Circle Internet Financial, which aims to make the digital currency user-friendly for merchants and consumers, plans to offer customers phone support, according to a post on the company's blog by co-founders Jeremy Allaire and Sean Neville. While this is standard for banks and other financial services companies, it's nearly unheard of in the Bitcoin world, where the early adopters were scrappy entrepreneurs. The Bitcoin "wallet" cloud-storage services that Circle will be competing with, such as Coinbase or Blockchain.info, typically offer customer support via email or online forums.
"In an area as new and innovative as digital money, end-users need to have trust and confidence in the companies that store their digital assets," Allaire and Neville write. "If a large transaction doesnt go through, you want to be able to pick up the phone and talk to someone."

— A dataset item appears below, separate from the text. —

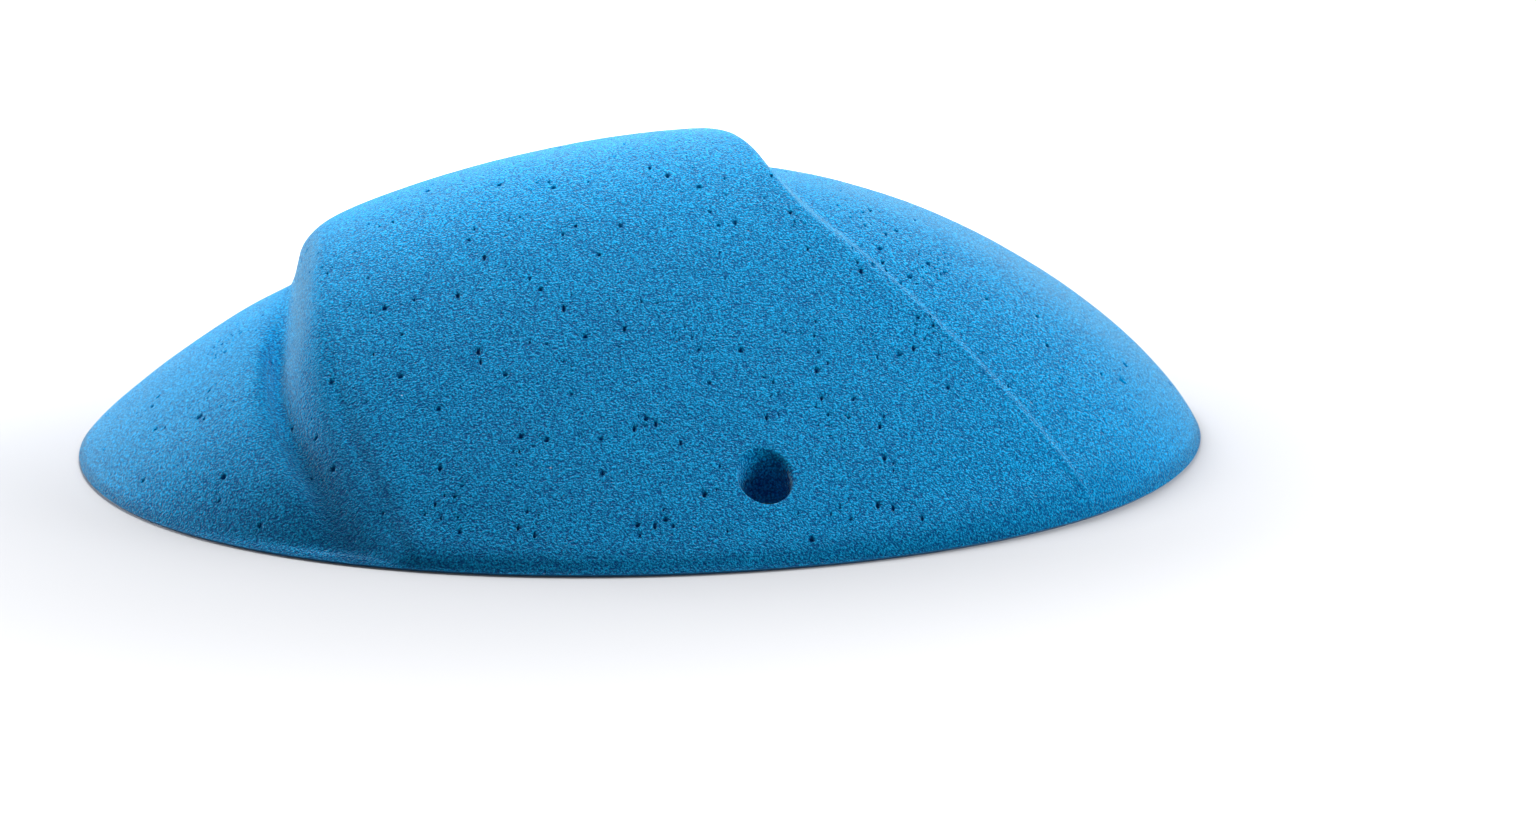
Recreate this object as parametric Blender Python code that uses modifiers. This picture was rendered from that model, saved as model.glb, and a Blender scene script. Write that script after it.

Especially if all you know about Bitcoin is what you read in the papers.
Circle is launching in the wake of the February collapse of Mt. Gox, once the largest exchange for trading bitcoins, where hundreds of millions of dollars in customer funds went missing. Also in February, transactions were temporarily held up at a number of exchanges because a quirk in the Bitcoin software confused their accounting systems.
Phone support at Circle will initially be available for "limited business hours," Allaire says in an email. The company has a customer operations team in its headquarters city of Boston and is hiring internationally, he says. Circle's service, which will be showcased Friday at the Bitcoin Foundation conference in Amsterdam, is currently invitation-only.
An early slogan of the Bitcoin community was that it allowed the user to "be your own bank." But Circle, which has raised $26 million in venture capital, is betting that more consumers will want to enjoy the benefits of instant, low-cost transfers and cryptographic privacy without the hassles of securing their private keys. The company vows to protect customer funds by using "multi-signature" transactions, offline "cold storage" of private keys and private insurance against theft, among other methods.
"For a lot of the early enthusiasts, the ability to download a piece of software, secure your own money on your own machine, print out paper wallets, put them in your safe, have that total control, is liberation. And it is for those people," Allaire says in a forthcoming American Banker video interview. "But to the average person in the world, that's terrifying complexity and risk."